Exercise objective: In the records below, begin at the line that has "What FreeCAD Python" and stop after the line that has "section_power = 2.6"; quote those lines verbatim and nothing more.

Stored dataset items
++++++++

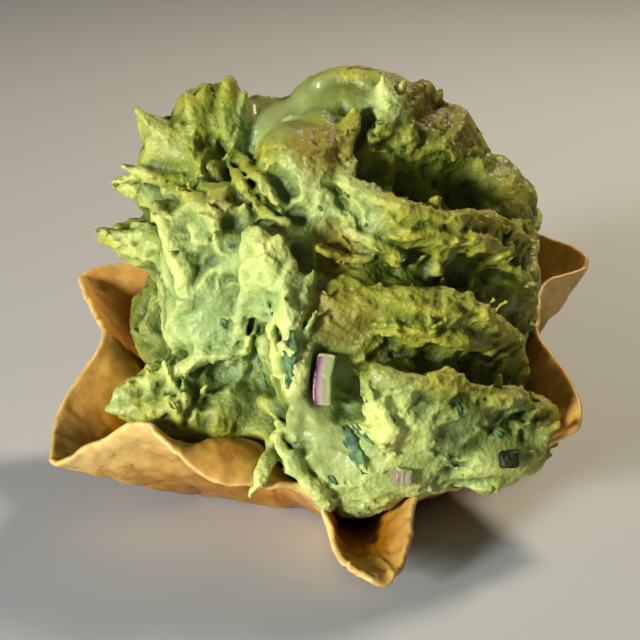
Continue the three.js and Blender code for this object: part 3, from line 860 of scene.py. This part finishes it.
# painted shade in the hollows, painted light on the crests
hollow_shade_mix = add(tree, "ShaderNodeMix", {
    "Factor": 0.7, "A": stored(tree, "relief"), "B": stored(tree, "broad")}, data_type="FLOAT")
level = reckon(tree, "ADD", hollow_shade_mix.outputs["Result"], rescale(tree, drift, 0, 1, -0.2, 0.2))
crest_light_hollow_shade = ramp(tree, level, [
    (0.18, srgb(70, 86, 30)), (0.4, srgb(126, 146, 66)), (0.56, srgb(166, 184, 104)),
    (0.8, srgb(202, 210, 122))])
green = blend(tree, rescale(tree, cloud, 0.42, 0.66, 0, 0.75), crest_light_hollow_shade, srgb(152, 178, 112))
flecked = blend(tree, rescale(tree, mottle, 0.66, 0.76, 0, 0.35), green, srgb(74, 96, 36))
# its age, with painted light and shade: olive and darker away from the fresh patches, golden where dried or
# warm lit, paler with painted light and darker with painted shade
unfresh_and_shaded = rescale(tree, stored(tree, "fresh_and_lit"), 0, 1, 1, 0)
olive_and_shaded = blend(tree, unfresh_and_shaded, flecked, (0.7, 0.61, 0.21), "MULTIPLY")
# golden where dried: partly its own colour, partly painted warm light and painted shade
golden_and_warm_lit = blend(tree, stored(tree, "dried_and_warm_lit"), olive_and_shaded, srgb(146, 132, 44))
# paler: painted light
with_painted_light = blend(tree, rescale(tree, stored(tree, "pale"), 0, 1, 0, 0.75), golden_and_warm_lit, srgb(216, 226, 126))
# darker: painted shade
with_painted_shade = blend(tree, stored(tree, "painted_shade"), with_painted_light, (0.42, 0.46, 0.36), "MULTIPLY")
# even and shiny where the spoon smoothed it
sleek = rescale(tree, stored(tree, "smooth"), 0.3, 1, 0, 0.85)
sleek_tone = ramp(tree, cloud, [(0.38, srgb(118, 130, 66)), (0.6, srgb(156, 168, 106))])
shine = add(tree, "ShaderNodeMix", {
    "Factor": sleek, "A": rescale(tree, cloud, 0.3, 0.65, 0.6, 0.4), "B": 0.28}, data_type="FLOAT")
bump = add(tree, "ShaderNodeBump", {
    "Height": reckon(tree, "ADD", grain.outputs["Distance"], mottle),
    "Strength": rescale(tree, sleek, 0, 1, 0.55, 0.06), "Distance": 0.0004})
finish_with(tree, shader, blend(tree, sleek, with_painted_shade, sleek_tone), {
    "Roughness": shine.outputs["Result"], "Specular IOR Level": 0.42,
    "Subsurface Weight": 0.08, "Subsurface Radius": (1.0, 1.0, 0.3), "Subsurface Scale": 0.001,
    "Normal": bump.outputs["Normal"]})


# ---------------------------------------------------------------------------------------------------------
# Red onion. A stick and a small dice of raw onion, cut square across its layers and pressed into the mash.
# The skin side of a layer is purple, its inside is pale and glassy.
# ---------------------------------------------------------------------------------------------------------


def box_skin(counts):
    """Points of a box's skin, each axis from -1 to 1 in so many steps, and its faces."""
    index = {}
    faces = []

    def point(place):
        return index.setdefault(place, len(index))

    for axis in range(3):
        a, b = (axis + 1) % 3, (axis + 2) % 3
        for side in (0, counts[axis]):
            for i in range(counts[a]):
                for j in range(counts[b]):
                    corners = []
                    for di, dj in ((0, 0), (1, 0), (1, 1), (0, 1)):
                        place = [0, 0, 0]
                        place[axis], place[a], place[b] = side, i + di, j + dj
                        corners.append(point(tuple(place)))
                    faces.append(corners if side else corners[::-1])
    return np.array(list(index)) / counts * 2 - 1, faces


def pressed_bit(name, node, size, at, up, out, rough=0.12, bow=0.0, square=8, seed=0):
    """A small cut block with worn edges, its middle `at`, turned to look `out` and bowed to its left."""
    counts = [max(4, round(length / 0.22)) for length in size]
    unit, faces = box_skin(counts)
    soft = unit / (np.sum(np.abs(unit) ** square, axis=1) ** (1 / square))[:, None]
    local = soft * np.array(size) / 2
    local[:, 0] += bow * (unit[:, 1] ** 2 - 0.5)
    z = Vector(out).normalized()
    x = Vector(up).cross(z).normalized()
    turn = np.array((x, z.cross(x), z))
    points = local @ turn + at
    points += rough * np.stack([layered(points, 2.2, 2, seed=seed + k) for k in range(3)], axis=1)
    piece = new_piece(name, points, faces, node)
    keep_value(piece, "across", (unit[:, 0] + 1) / 2)
    keep_value(piece, "along", (unit[:, 1] + 1) / 2)
    return piece


stick = pressed_bit("red_onion_stick_cut", "red_onion_stick", (4.1, 11, 4.6),
                    (0.9, -40.2, 40.8), (0.1, 0.4, 0.9), (-0.1, -0.9, 0.4), 0.2, 0.5, 8, 91)
dice_cut = pressed_bit("red_onion_dice_cut", "red_onion_dice", (3.6, 3.8, 3.2),
                       (17.6, -46.6, 21.1), (0.1, 0.2, 0.9), (0.3, -0.9, 0.2), 0.4, 0.2, 5, 94)

SKIN_SIDE = [
    (0.06, srgb(78, 40, 54)), (0.2, srgb(124, 78, 96)), (0.32, srgb(170, 136, 142)),
    (0.52, srgb(184, 166, 150)), (0.6, srgb(152, 160, 110)), (0.85, srgb(166, 174, 120))]
INNER_LAYER = [
    (0.1, srgb(150, 128, 116)), (0.3, srgb(196, 186, 156)), (0.45, srgb(150, 112, 112)),
    (0.55, srgb(198, 190, 156)), (0.8, srgb(180, 184, 134))]

for onion, tones in ((stick, SKIN_SIDE), (dice_cut, INNER_LAYER)):
    tree, shader = new_material("red onion", onion)
    where = add(tree, "ShaderNodeTexCoord").outputs["Object"]
    veins = noise_in(tree, where, 900, 2).outputs["Fac"]
    place = reckon(tree, "ADD", stored(tree, "across"), rescale(tree, veins, 0, 1, -0.08, 0.08))
    # the upper end of each bit paler and yellower: a painted highlight where light falls on it
    top_highlight = rescale(tree, stored(tree, "along"), 0.93, 1, 0, 0.8)
    finish_with(tree, shader, blend(tree, top_highlight, ramp(tree, place, tones), srgb(214, 220, 140)), {
        "Roughness": 0.28, "Subsurface Weight": 0.25, "Subsurface Radius": (1.0, 0.8, 0.8),
        "Subsurface Scale": 0.001})


# ---------------------------------------------------------------------------------------------------------
# Green chilli. One bit of fresh chilli, cut small, with its dark green skin turned outwards. It is pressed
# into the mash of the lowest ledge.
# ---------------------------------------------------------------------------------------------------------

chilli = pressed_bit("green_chilli_cut", "green_chilli_bit", (4.3, 3.8, 2.4),
                     (40.6, -42.8, 23.3), (0, 0.3, 1), (0.1, -0.9, 0.3), 0.6, 0.3, 4, 97)
tree, shader = new_material("green chilli", chilli)
where = add(tree, "ShaderNodeTexCoord").outputs["Object"]
skin = noise_in(tree, where, 500, 2).outputs["Fac"]
tone = ramp(tree, skin, [(0.35, srgb(12, 18, 8)), (0.65, srgb(38, 52, 20))])
finish_with(tree, shader, tone, {"Roughness": 0.5, "Specular IOR Level": 0.3})


# ---------------------------------------------------------------------------------------------------------
# Coriander leaf. Shreds of chopped leaf and stalk stirred into the mash: thin, dark green and crumpled, lying
# on it or half sunk in it.
# ---------------------------------------------------------------------------------------------------------

# (u, v) of both ends in the frame, and width
LEAVES = {
    "beside the ridge": ((292, 330), (288, 392), 3.0),
    "its stalk": ((254, 340), (268, 392), 0.9),
    "in the foot": ((344, 426), (366, 476), 3.2),
    "beside it": ((352, 424), (376, 446), 1.4),
    "stalk on the dome": ((374, 118), (369, 156), 0.9),
    "on the shelf": ((198, 178), (206, 184), 1.4),
    "on the ledge": ((398, 250), (404, 262), 1.6),
    "by the spikes": ((238, 118), (246, 128), 1.0),
    "in the left face": ((222, 318), (226, 332), 1.4),
    "under the left face": ((188, 372), (196, 380), 1.2),
    "by the chilli": ((494, 430), (505, 440), 1.6),
    "on the low ledge": ((456, 402), (462, 418), 1.2),
    "at the rim": ((328, 476), (340, 488), 1.4),
}
STRAY_LEAVES = 70
LEAF_THICKNESS = 0.22


def leaf_shred(places, outs, wide, seed):
    """Points and faces of a crumpled strip along places on the mash, a little proud of it."""
    draw = np.random.default_rng(seed)
    count = len(places)
    along = np.gradient(places, axis=0)
    side = np.cross(outs, along)
    side /= np.linalg.norm(side, axis=1)[:, None] + 1e-9
    share = np.linspace(0, 1, count)
    half = wide / 2 * np.sin(math.pi * (0.12 + 0.8 * share)) * draw.uniform(0.7, 1.25, count)
    rows = []
    for across in (-1, -0.5, 0, 0.5, 1):
        lift = 0.12 + 0.03 * wide + 0.1 * abs(across) + draw.normal(0, 0.07, count)
        aside = half * across * draw.uniform(0.8, 1.2, count)
        rows.append(places + side * aside[:, None] + outs * lift[:, None])
    top = np.concatenate(rows)
    under = top - np.tile(outs, (5, 1)) * LEAF_THICKNESS
    faces = []
    for row in range(4):
        for k in range(count - 1):
            a = row * count + k
            b, c, d = a + 1, a + count + 1, a + count
            faces.append((a, b, c, d))
            faces.append((d + len(top), c + len(top), b + len(top), a + len(top)))
    edge = [k for k in range(count)] + [r * count + count - 1 for r in range(1, 5)]
    edge += [4 * count + k for k in range(count - 2, -1, -1)] + [r * count for r in range(3, 0, -1)]
    for a, b in zip(edge, edge[1:] + edge[:1]):
        faces.append((b, a, a + len(top), b + len(top)))
    return np.concatenate([top, under]), faces


leaf_points, leaf_faces = [], []
sown = np.random.default_rng(5)
strips = []
for start, end, wide in LEAVES.values():
    marks = [tuple(np.array(start) + (np.array(end) - start) * k / 4) for k in range(5)]
    strips.append((*polyline(heap_tree, marks, 0.7), wide))
bowl_gap = sampled(bowl_field, mash_corner, MASH_CELL, heap_points)
while len(strips) < len(LEAVES) + STRAY_LEAVES:
    pick = sown.integers(0, len(heap_points))
    if bowl_gap[pick] < 2:
        continue
    out = heap_normals[pick]
    way = np.cross(out, sown.normal(size=3))
    way /= np.linalg.norm(way)
    long = sown.uniform(0.7, 1.9)
    line = heap_points[pick] + np.outer(np.linspace(-0.5, 0.5, 4) * long, way)
    found = [heap_tree.find_nearest(place)[:2] for place in line.tolist()]
    places, outs = (np.array([f[k] for f in found]) for k in (0, 1))
    strips.append((places, outs, long * sown.uniform(0.35, 0.8)))
for k, (places, outs, wide) in enumerate(strips):
    points, faces = leaf_shred(places, outs, wide, k)
    start = sum(len(done) for done in leaf_points)
    leaf_points.append(points)
    leaf_faces += [tuple(c + start for c in face) for face in faces]
leaves = new_piece("coriander_leaf", np.concatenate(leaf_points), leaf_faces)
tree, shader = new_material("coriander leaf", leaves)
where = add(tree, "ShaderNodeTexCoord").outputs["Object"]
age = noise_in(tree, where, 520, 3).outputs["Fac"]
tone = ramp(tree, age, [(0.38, srgb(34, 68, 40)), (0.62, srgb(108, 148, 86))])
finish_with(tree, shader, tone, {"Roughness": 0.6})


# ---------------------------------------------------------------------------------------------------------
# Table top and light. A pale floor and soft studio lamps: the brighter one from the left and a little in
# front, a weaker warm one from behind on the right.
# ---------------------------------------------------------------------------------------------------------

TABLE_REACH = 2  # metres from the middle to each side
table_corners = [(x * TABLE_REACH, y * TABLE_REACH, 0) for x, y in ((-1, -1), (1, -1), (1, 1), (-1, 1))]
table = bpy.data.meshes.new("table")
table.from_pydata(table_corners, [], [(0, 1, 2, 3)])
table_top = bpy.data.objects.new("table_top", table)
bpy.context.scene.collection.objects.link(table_top)
tree, shader = new_material("pale table", table_top)
finish_with(tree, shader, (0.56, 0.59, 0.62, 1), {"Roughness": 0.9})


def lamp(name, place, target, size, power, colour):
    """A square lamp at a place in metres, turned to a target."""
    light = bpy.data.lights.new(name, "AREA")
    light.size = size
    light.energy = power
    light.color = colour
    holder = bpy.data.objects.new(name, light)
    holder.location = place
    holder.rotation_mode = "QUATERNION"
    holder.rotation_quaternion = (Vector(target) - Vector(place)).to_track_quat("-Z", "Y")
    bpy.context.scene.collection.objects.link(holder)


lamp("key lamp", (-0.57, -0.59, 0.2), (0, 0, 0.04), 0.15, 9.5, (1.0, 1.0, 0.97))
lamp("back lamp", (0.3, 0.36, 0.6), (0, 0, 0.05), 0.15, 3.8, (1.0, 0.84, 0.58))
lamp("soft lamp", (0.1, -0.8, 0.9), (0, 0, 0.04), 0.9, 0.4, (1.0, 1.0, 1.0))
world = bpy.data.worlds.new("studio")
bpy.context.scene.world = world
world.use_nodes = True
world.node_tree.nodes["Background"].inputs["Color"].default_value = (0.9, 0.92, 1.0, 1)
world.node_tree.nodes["Background"].inputs["Strength"].default_value = 0.02
bpy.context.scene.view_settings.view_transform = "Standard"
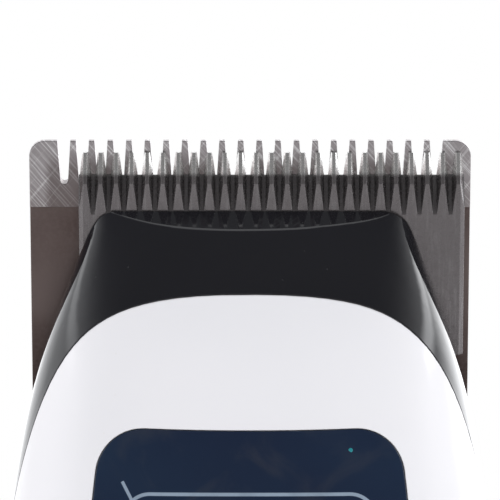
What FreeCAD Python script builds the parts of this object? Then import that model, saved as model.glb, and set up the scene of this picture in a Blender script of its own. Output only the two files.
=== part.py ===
import FreeCAD, Part
import math
import os

# Cordless hand clipper, all sizes in millimetres.
# It stands upright on its flat tail: +Z runs along the handle to the blade tips,
# -Y is the front with the display and +X is to the right of someone facing the front.
# The origin is the centre of the base face.

V = FreeCAD.Vector

# ---------------------------------------------------------------- overall sizes
total_height = 176.0
shell_wall = 2.2
seam_gap = 0.12
running_gap = 0.3
bearing_gap = 0.05

# ---------------------------------------------------------------- blade set
blade_lean = 14.0
tip_y = -2.0
comb_half_width = 22.5
comb_length = 28.3
comb_thickness = 2.0
comb_tip_thickness = 0.7
comb_bevel_length = 5.0
comb_corner_radius = 1.6
comb_gullets = 21
comb_pitch = 1.897
gullet_tip_width = 1.47
gullet_root_width = 0.80
gullet_depth = 4.5
comb_land_length = 6.9
comb_relief_depth = 0.35
comb_rail_start = 16.0
comb_rail_length = 4.0
comb_rail_half_width = 18.0

blade_gap = 0.05
cutter_half_width = 19.65
cutter_setback = 1.13
cutter_end = 22.0
cutter_thickness = 2.0
cutter_tip_thickness = 0.45
cutter_ramp_end = 4.0
cutter_teeth = 25
cutter_pitch = 1.582
groove_floor_width = 0.40
groove_wall_angle = 13.5
groove_end = 7.2
groove_overrun = 0.6
cutter_side_chamfer = 0.45
cutter_stroke = 4.4

# ---------------------------------------------------------------- housing outline
nose_top = 7.0
nose_lip_front = 9.1
nose_lip_y = -5.3
nose_corner_radius = 5.0
nose_corner_half = 12.6
nose_end_wall = 1.8
nose_clearance = 0.25
nose_seam = 46.0
tail_cap_height = 16.0
tail_floor = 2.4
section_power = 2.6

# One row per cross-section: drop below the tips, half width, centre, front and back.
hull_stations = [
    (4.0, 17.0, 0.5, -2.6, 4.0),
    (9.0, 17.4, -0.6, -5.3, 5.5),
    (12.0, 17.65, -0.6, -7.3, 6.0),
    (16.0, 19.2, -0.3, -9.8, 6.8),
    (22.0, 21.2, 0.6, -13.0, 8.0),
    (31.0, 23.2, 1.8, -16.2, 9.3),
    (40.0, 24.5, 1.8, -18.2, 11.0),
    (52.0, 25.1, 1.2, -19.3, 13.2),
    (68.0, 24.8, 0.6, -19.6, 15.0),
    (90.0, 23.4, 0.2, -18.8, 15.8),
    (115.0, 21.6, 0.0, -17.3, 15.4),
    (145.0, 20.8, 0.0, -15.8, 14.3),
    (total_height, 20.4, 0.0, -14.6, 13.0),
]
section_points = 16
section_count = 18
base_rounding = 1.4
lip_rounding = 0.7

# Where the white cover meets the dark shells, seen from the side.
arch_apex_drop = 15.5
arch_apex_y = -9.5
parting_angle = 16.2
parting_bend_drop = 36.5
parting_bend_radius = 57.0

# ---------------------------------------------------------------- display window
window_top = 28.5
window_bottom = 80.0
window_top_half = 14.7
window_mid_half = 16.3
window_bottom_half = 13.6
window_mid_drop = 54.0
window_top_sag = 0.35
window_corner = 4.8
window_thickness = 1.3
window_gap = 0.08
window_ledge = 1.4
display_width = 17.0
display_height = 30.0
display_thickness = 1.6
display_drop = 43.0

# ---------------------------------------------------------------- push button
button_drop = 92.0
button_radius = 6.0
button_proud = 0.5
button_travel = 0.5
button_cap_thickness = 1.6
button_skirt_wall = 1.0
button_flange_radius = 6.9
button_flange_thickness = 0.8
button_rounding = 0.4
button_gap = 0.12
ring_width = 1.1
ring_proud = 0.25
ring_seat_depth = 0.85
switch_width = 6.0
switch_height = 2.4
stem_radius = 1.4
stem_insertion = 0.8

# ---------------------------------------------------------------- main board
board_front_y = -13.6
board_thickness = 1.0
board_half_width = 13.0
board_top = 41.0
board_bottom = 104.0
board_screw_radius = 0.8
board_screw_head = 1.25
board_screw_head_height = 0.45
board_screw_length = 5.0
board_screw_x = 11.7

# ---------------------------------------------------------------- drive
motor_axis_y = -4.0
motor_top = 34.0
motor_length = 28.0
motor_width = 20.4
motor_depth = 15.4
motor_wall = 0.8
magnet_thickness = 1.5
motor_cap_thickness = 2.0
shaft_radius = 1.0
bush_radius = 3.0
bush_length = 2.0
rotor_length = 16.0
cam_radius = 4.0
cam_thickness = 2.6
cam_drop = 27.0
pin_radius = 1.0
pin_play = 0.1
motor_screw_x = 6.2
motor_screw_radius = 0.9
motor_screw_head = 1.7
motor_screw_head_height = 0.8
terminal_x = 6.0
terminal_y = -8.3
terminal_width = 2.2
terminal_thickness = 0.5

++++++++

Written solution:
What FreeCAD Python script builds the parts of this object? Then import that model, saved as model.glb, and set up the scene of this picture in a Blender script of its own. Output only the two files.
=== part.py ===
import FreeCAD, Part
import math
import os

# Cordless hand clipper, all sizes in millimetres.
# It stands upright on its flat tail: +Z runs along the handle to the blade tips,
# -Y is the front with the display and +X is to the right of someone facing the front.
# The origin is the centre of the base face.

V = FreeCAD.Vector

# ---------------------------------------------------------------- overall sizes
total_height = 176.0
shell_wall = 2.2
seam_gap = 0.12
running_gap = 0.3
bearing_gap = 0.05

# ---------------------------------------------------------------- blade set
blade_lean = 14.0
tip_y = -2.0
comb_half_width = 22.5
comb_length = 28.3
comb_thickness = 2.0
comb_tip_thickness = 0.7
comb_bevel_length = 5.0
comb_corner_radius = 1.6
comb_gullets = 21
comb_pitch = 1.897
gullet_tip_width = 1.47
gullet_root_width = 0.80
gullet_depth = 4.5
comb_land_length = 6.9
comb_relief_depth = 0.35
comb_rail_start = 16.0
comb_rail_length = 4.0
comb_rail_half_width = 18.0

blade_gap = 0.05
cutter_half_width = 19.65
cutter_setback = 1.13
cutter_end = 22.0
cutter_thickness = 2.0
cutter_tip_thickness = 0.45
cutter_ramp_end = 4.0
cutter_teeth = 25
cutter_pitch = 1.582
groove_floor_width = 0.40
groove_wall_angle = 13.5
groove_end = 7.2
groove_overrun = 0.6
cutter_side_chamfer = 0.45
cutter_stroke = 4.4

# ---------------------------------------------------------------- housing outline
nose_top = 7.0
nose_lip_front = 9.1
nose_lip_y = -5.3
nose_corner_radius = 5.0
nose_corner_half = 12.6
nose_end_wall = 1.8
nose_clearance = 0.25
nose_seam = 46.0
tail_cap_height = 16.0
tail_floor = 2.4
section_power = 2.6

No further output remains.